A previously unknown range of Tudor buildings, running parallel to the northern Scotland Wing of the present-day castle have also been revealed, as well as a number of rare and unexpected artefacts. These include an ornate Roman coin and a detailed Roman copper figurine, pottery, and bone (dating from the medieval period onwards), as well as a collection of pins, window glass, medieval silver pennies, an iron key and a thimble.

Why is this significant?

Auckland Castle, like almost all the Episcopal palaces of England, has previously had very little archaeological research dedicated to it. The massive scale and nature of the original complex reflected the power of the Prince Bishops of Durham. The castle’s remains were substantially demolished as a result of the English civil war in the area we’ve been excavating, but they show the ambition of one of the most important Prince Bishops – Anthony Bek.

As a key advisor to King Edward I (monarch from 1272 to 1307), bishop Bek was a central figure in medieval English society. He constructed numerous palaces for himself as Prince Bishop of Durham, including Eltham Palace in south London, and expanded his castle in the town of Bishop Auckland.

Archive evidence also suggests he built a substantial two-storey chapel here to mirror that of the king’s at Westminster. We hope to identify the location of this lost chapel, and the rest of the early castle, over the coming years.

Will the findings be put on display?

Some of the finds will be displayed either within Auckland Castle itself when it reopens in 2018, or within the new Faith Museum due to open in 2019. The development of the castle from the medieval period to the present day will be part of the visitor experience.

It is by piecing together the surviving foundations that we have found it possible to reconstruct the plan of the castle in the medieval period, thus learning how it has been adapted and changed throughout the following centuries.

What can people expect to see on completion of the castle's redevelopment?

The restoration of Auckland Castle, supported by the Heritage Lottery Fund (HLF), forms part of a wider £70m revitalisation programme being undertaken by Auckland Castle Trust, which also includes the creation of a new Faith Museum as an extension to the Scotland Wing where the archaeological dig has taken place.
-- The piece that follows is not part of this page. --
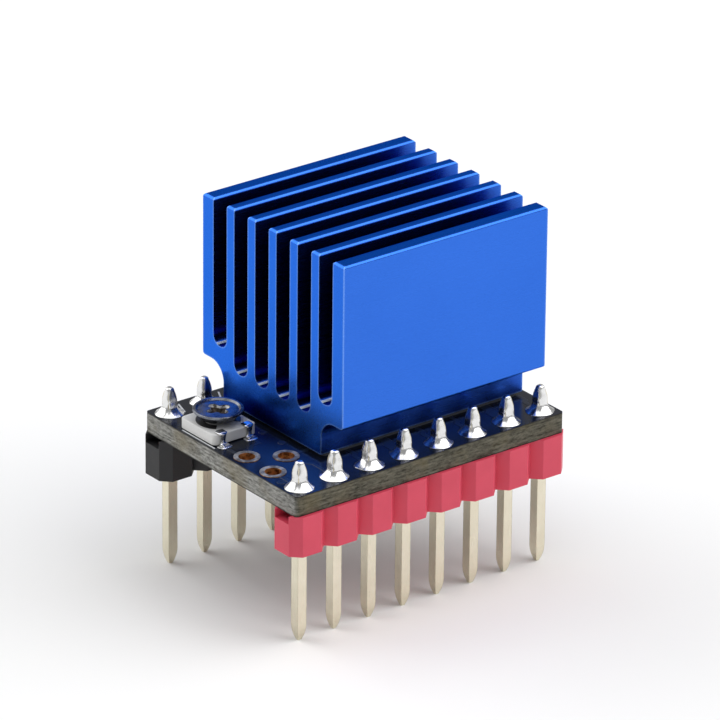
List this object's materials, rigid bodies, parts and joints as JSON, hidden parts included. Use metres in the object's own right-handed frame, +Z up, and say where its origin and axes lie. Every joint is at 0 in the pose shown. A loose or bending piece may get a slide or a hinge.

The new museum, due to open in 2019, will include 10 specially designed gallery spaces and be the first of its kind to explore the history of faith in the British Isles, from prehistory to the present day.

The restored Auckland Castle, opening in 2018, will also include the incredibly well-preserved Georgian gothic interiors designed by James Wyatt and will tell the stories of the Bishops of Durham, their families, those who lived and worked here and the ongoing importance of the site.